Отовсюду тысячи известий о победе.
Рабочие всей области по условленной телеграмме-шифровке — призыву Областного бюро нашей партии — в один и тот же день восстали. Рабочие, железнодорожники — все были с нами.
Фронтовики, казаки, уланы по приезде в Москву после встреч с нашими агитаторами отказывались действовать против нас. Рабочие районы смелым наступлением со всех сторон сжимали юнкеров тесным кольцом.
Революция побеждала, белые были раздавлены. Судьба победившего Питера решалась на баррикадах и на многострадальных улицах Москвы. Эти бурные дни борьбы и натиска в Москве в значительной мере предопределили исход революции по всей России.
Наступает момент капитуляции. Муралов, Аросев и другие товарищи разоружают юнкеров около Александровского училища. Формируется новая московская власть. Москва в наших руках. Москва рабочая, Москва солдатская переполнена брызжущей энергией и энтузиазмом. Но на пути ее другая Москва — озлобленная, ушедшая в себя, не признающая этих идущих «из грязи» большевиков. Эта Москва срывает, саботирует, борется не на живот, а на смерть. Не победив в открытом бою, она хочет медленно и тихо сдавить кольцом шею победивших рабочих, солдат и крестьян. Я, как сейчас, вижу растерянно негодующие толпы интеллигентов и буржуа, читающих приказ о назначении солдата Муралова командующим Московского округа и недоуменно вопрошающих друг друга: «А этот солдат Муралов грамотный?» Нужна упорная работа по овладению аппаратом власти. Нужна национализация фабрик, заводов, банков. Нужно строить советский аппарат. Нужно выдвигать новых толковых руководителей всех сторон жизни и хозяйства.
Слышатся жалкие причитания меньшевиков, но на них никто не обращает внимания.

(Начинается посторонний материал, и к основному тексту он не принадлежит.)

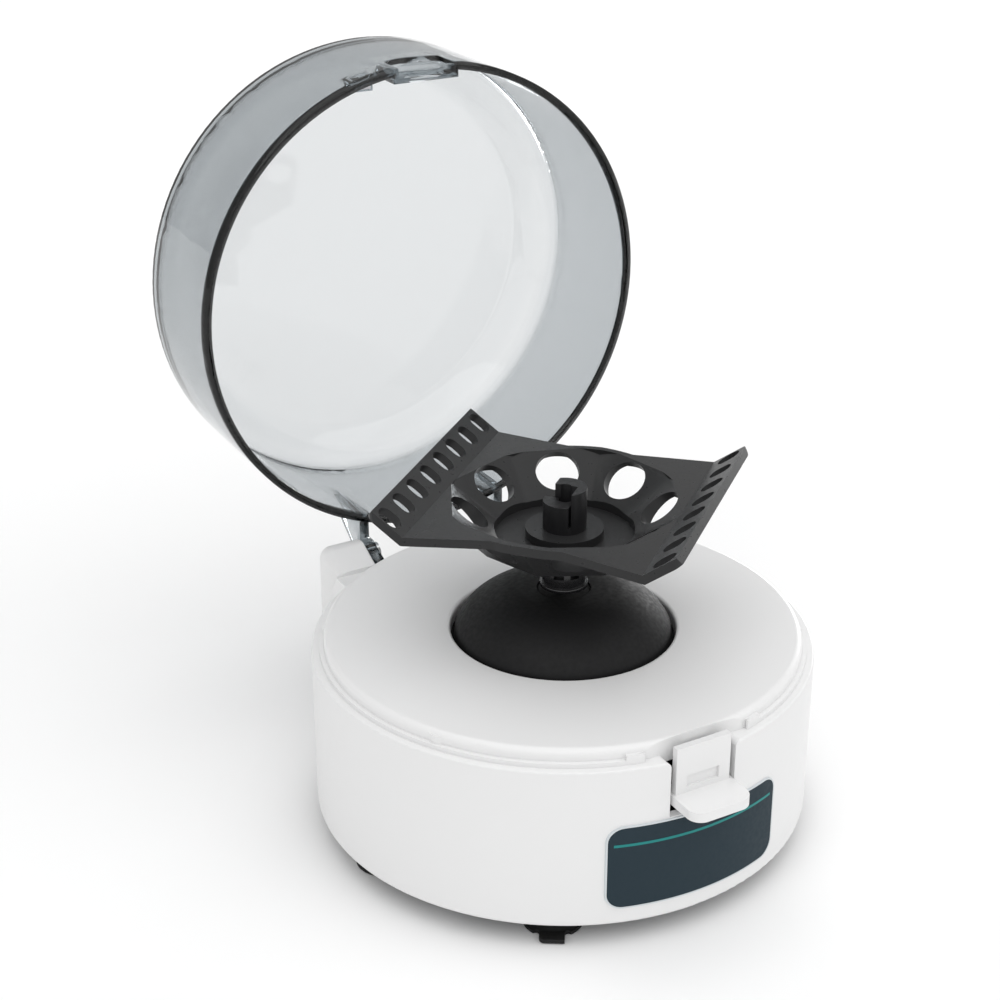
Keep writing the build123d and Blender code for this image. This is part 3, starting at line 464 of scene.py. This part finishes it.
def label_border():
    low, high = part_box("label_panel")
    face = -low.y
    half = high.x
    middle = (low.z + high.z) / 2
    tall = (high.z - low.z) / 2
    over = 0.06 * mm
    width = 0.32 * mm
    sunk = -0.45 * mm
    corner = 4.2 * mm
    longest = 1.5 * mm
    outer = rounded_outline(half + over, tall + over, middle, corner + over)
    inner = rounded_outline(half - width, tall - width, middle, corner - width)
    sections = []
    loops = zip(outer, outer[1:] + outer[:1], inner, inner[1:] + inner[:1])
    for (ox0, oz0), (ox1, oz1), (ix0, iz0), (ix1, iz1) in loops:
        parts = max(1, ceil(hypot(ox1 - ox0, oz1 - oz0) / longest))
        for k in range(parts):
            t = k / parts
            ox, oz = ox0 + (ox1 - ox0) * t, oz0 + (oz1 - oz0) * t
            ix, iz = ix0 + (ix1 - ix0) * t, iz0 + (iz1 - iz0) * t
            sections.append([
                on_wall(face, ox, oz, sunk),
                on_wall(face, ox, oz, ink_proud),
                on_wall(face, ix, iz, ink_proud),
                on_wall(face, ix, iz, sunk),
            ])
    finished("label_border", lofted("label_border", sections, ring=True), "housing", "label", border_ink)


def label_stripe():
    face = -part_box("label_panel")[0].y
    level = 28.9 * mm
    half_height = 0.36 * mm
    sunk = -0.2 * mm
    reach = radians(20.3)
    steps = 40
    outline = (
        (face + sunk, -half_height),
        (face + ink_proud, -half_height),
        (face + ink_proud, half_height),
        (face + sunk, half_height),
    )
    sections = []
    for k in range(steps + 1):
        a = -reach + 2 * reach * k / steps
        sections.append([(r * sin(a), -r * cos(a), level + z) for r, z in outline])
    finished("label_stripe", lofted("label_stripe", sections), "housing", "label", teal_ink)


# Screws, all grown from one tree: a flat head with a cross, and ridges for the thread
def screw_tree():
    head_sides = 40
    shank_sides = 24
    cross_long = 1.15
    cross_wide = 0.24
    core_share = 0.86
    root_share = 0.80
    ridge_share = 0.5
    first_ridge = -0.6
    tree = bpy.data.node_groups.new("crosshead_screw", "GeometryNodeTree")
    face = tree.interface
    face.new_socket("Geometry", in_out="OUTPUT", socket_type="NodeSocketGeometry")
    for label in ("Head radius", "Head height", "Shank radius", "Shank length", "Pitch"):
        face.new_socket(label, in_out="INPUT", socket_type="NodeSocketFloat")
    face.new_socket("Finish", in_out="INPUT", socket_type="NodeSocketMaterial")
    nodes, links = tree.nodes, tree.links
    given = nodes.new("NodeGroupInput").outputs
    done = nodes.new("NodeGroupOutput")

    def maths(operation, first, second):
        node = nodes.new("ShaderNodeMath")
        node.operation = operation
        for socket, value in zip(node.inputs, (first, second)):
            if isinstance(value, (int, float)):
                socket.default_value = value
            else:
                links.new(value, socket)
        return node.outputs[0]

    def times(length, share):
        return maths("MULTIPLY", given[length], share)

    def upward(height):
        node = nodes.new("ShaderNodeCombineXYZ")
        links.new(height, node.inputs["Z"])
        return node.outputs[0]

    def cylinder(radius, depth, sides):
        node = nodes.new("GeometryNodeMeshCylinder")
        node.inputs["Vertices"].default_value = sides
        links.new(radius, node.inputs["Radius"])
        links.new(depth, node.inputs["Depth"])
        return node.outputs["Mesh"]

    def lifted(mesh, height):
        node = nodes.new("GeometryNodeTransform")
        links.new(mesh, node.inputs["Geometry"])
        links.new(upward(height), node.inputs["Translation"])
        return node.outputs[0]

    def bar(across, along):
        size = nodes.new("ShaderNodeCombineXYZ")
        links.new(across, size.inputs["X"])
        links.new(along, size.inputs["Y"])
        links.new(given["Head height"], size.inputs["Z"])
        node = nodes.new("GeometryNodeMeshCube")
        links.new(size.outputs[0], node.inputs["Size"])
        return node.outputs["Mesh"]

    def joined(*meshes):
        node = nodes.new("GeometryNodeJoinGeometry")
        for mesh in meshes:
            links.new(mesh, node.inputs[0])
        return node.outputs[0]

    disc = cylinder(given["Head radius"], given["Head height"], head_sides)
    long_side = times("Head radius", cross_long)
    short_side = times("Head radius", cross_wide)
    cross = joined(bar(long_side, short_side), bar(short_side, long_side))
    cut = nodes.new("GeometryNodeMeshBoolean")
    cut.operation = "DIFFERENCE"
    cut.solver = "EXACT"
    cut.inputs["Self Intersection"].default_value = True
    links.new(lifted(disc, times("Head height", 0.5)), cut.inputs["Mesh 1"])
    links.new(lifted(cross, given["Head height"]), cut.inputs["Mesh 2"])

    rod = cylinder(times("Shank radius", core_share), given["Shank length"], shank_sides)
    core = lifted(rod, times("Shank length", -0.5))
    line = nodes.new("GeometryNodeMeshLine")
    turns = maths("FLOOR", maths("DIVIDE", given["Shank length"], given["Pitch"]), 0.0)
    links.new(turns, line.inputs["Count"])
    links.new(upward(times("Pitch", first_ridge)), line.inputs["Start Location"])
    links.new(upward(times("Pitch", -1.0)), line.inputs["Offset"])
    ridge = nodes.new("GeometryNodeMeshCone")
    ridge.inputs["Vertices"].default_value = shank_sides
    links.new(times("Shank radius", root_share), ridge.inputs["Radius Top"])
    links.new(given["Shank radius"], ridge.inputs["Radius Bottom"])
    links.new(times("Pitch", ridge_share), ridge.inputs["Depth"])
    thread = nodes.new("GeometryNodeInstanceOnPoints")
    links.new(line.outputs[0], thread.inputs["Points"])
    links.new(ridge.outputs["Mesh"], thread.inputs["Instance"])

    real = nodes.new("GeometryNodeRealizeInstances")
    links.new(joined(cut.outputs[0], core, thread.outputs[0]), real.inputs[0])
    finish = nodes.new("GeometryNodeSetMaterial")
    links.new(real.outputs[0], finish.inputs["Geometry"])
    links.new(given["Finish"], finish.inputs["Material"])
    links.new(finish.outputs[0], done.inputs[0])
    return tree


def grown(name, tree, values):
    """Plain mesh from a tree with the given inputs."""
    holder = bpy.data.objects.new(name + "_seed", bpy.data.meshes.new(name + "_seed"))
    modifier = holder.modifiers.new("grow", "NODES")
    modifier.node_group = tree
    for item in tree.interface.items_tree:
        if item.item_type == "SOCKET" and item.in_out == "INPUT" and item.name in values:
            modifier[item.identifier] = values[item.name]
    scene.collection.objects.link(holder)
    depsgraph = bpy.context.evaluated_depsgraph_get()
    mesh = bpy.data.meshes.new_from_object(holder.evaluated_get(depsgraph), depsgraph=depsgraph)
    bpy.data.objects.remove(holder)
    return mesh


def screws():
    tree = screw_tree()
    pitch = 0.6 * mm
    thread_play = 0.99
    # How many, head radius and height, shank radius and length in mm, and whether the head is on top
    kinds = {
        "case_screw": (4, 2.8, 1.7, 1.5, 12.0, False),
        "mount_screw": (3, 2.8, 1.7, 1.5, 16.0, True),
        "cover_screw": (3, 2.8, 1.7, 1.5, 4.2, False),
        "board_screw": (4, 2.0, 1.2, 1.0, 4.8, True),
    }
    for kind, (count, head_r, head_h, shank_r, length, head_up) in kinds.items():
        values = {
            "Head radius": head_r * mm,
            "Head height": head_h * mm,
            "Shank radius": shank_r * mm * thread_play,
            "Shank length": length * mm,
            "Pitch": pitch,
            "Finish": finishes["steel"],
        }
        for number in range(1, count + 1):
            node = f"{kind}_{number}"
            low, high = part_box(node)
            seat = (low + high) / 2
            if head_up:
                seat.z = high.z - head_h * mm
                place = Matrix.Translation(seat)
            else:
                seat.z = low.z + head_h * mm
                place = Matrix.Translation(seat) @ Matrix.Rotation(pi, 4, "X")
            mesh = grown(node + "_cross", tree, values)
            mesh.transform(place)
            finished(node + "_cross", mesh, "housing", "steel", stands_for=(node,))


# Leaf spring of the latch, clamped below and following the latch's heel above
def latch_leaf():
    low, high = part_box("latch_spring")
    rows = 24
    narrowing = 0.25
    sections = []
    for k in range(rows + 1):
        t = k / rows
        z = low.z + (high.z - low.z) * t
        half = (high.x - low.x) / 2 * (1.0 - narrowing * t ** 2)
        sections.append([(-half, low.y, z), (half, low.y, z), (half, high.y, z), (-half, high.y, z)])
    mesh = lofted("latch_leaf", sections)
    mesh.materials.append(finishes["spring_steel"])
    leaf = bpy.data.objects.new("latch_leaf", mesh)
    scene.collection.objects.link(leaf)
    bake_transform(leaf)
    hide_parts("latch_spring")


# Hinge posts: full rounding at the outer ends, light rounding elsewhere
post_from_y = 62 * mm
post_from_x = 20 * mm
post_from_z = 30 * mm
clear_of_wall = 68 * mm
shell_points = frame["nodes"]["base_shell"].data.vertices
post_reach = max(abs(v.co.x) for v in shell_points if v.co.y > clear_of_wall)


def post_share(at):
    if at.y < post_from_y or abs(at.x) < post_from_x or at.z < post_from_z:
        return 0.0
    return 1.0 if abs(at.x) > post_reach - 0.2 * mm else 0.25


edge_widths = {
    "latch": 0.5 * mm,
    "rotor": 0.22 * mm,
    "rotor_clip": 0.25 * mm,
    "shaft_seal": 0.15 * mm,
    "motor_mount": 0.3 * mm,
    "power_socket": 0.2 * mm,
    "switch_body": 0.25 * mm,
    "rocker": 0.3 * mm,
    "relay": 0.3 * mm,
}

motor_dome()
label_border()
label_stripe()
screws()
latch_leaf()
for piece, edge in edge_widths.items():
    softened(piece, edge)
softened("drive_hub", 0.15 * mm, material=hub_gloss)
softened("lid", 0, flat_joined=0)
softened("base_shell", 3.2 * mm, segments=6, share=post_share)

Собирается Московский Совет, он с энтузиазмом приветствует ревком, выбирает Исполком Советов. Начинается новая полоса — полоса творчества и строительства.
1 Воспоминания Г. И. Ломова (Оппокова) печатаются с сокращениями по тексту журнала «Пролетарская революция» (1927, № 10, с. 166—182).
2Орехов А. М. (1887—1951) — активный участник Октябрьской революции в Москве. Член КПСС с 1907 года. В Октябрьские дни 1917 года выполнял ответственные поручения Московского ВРК.
3Неточность: Речь идет об Александровском военном училище.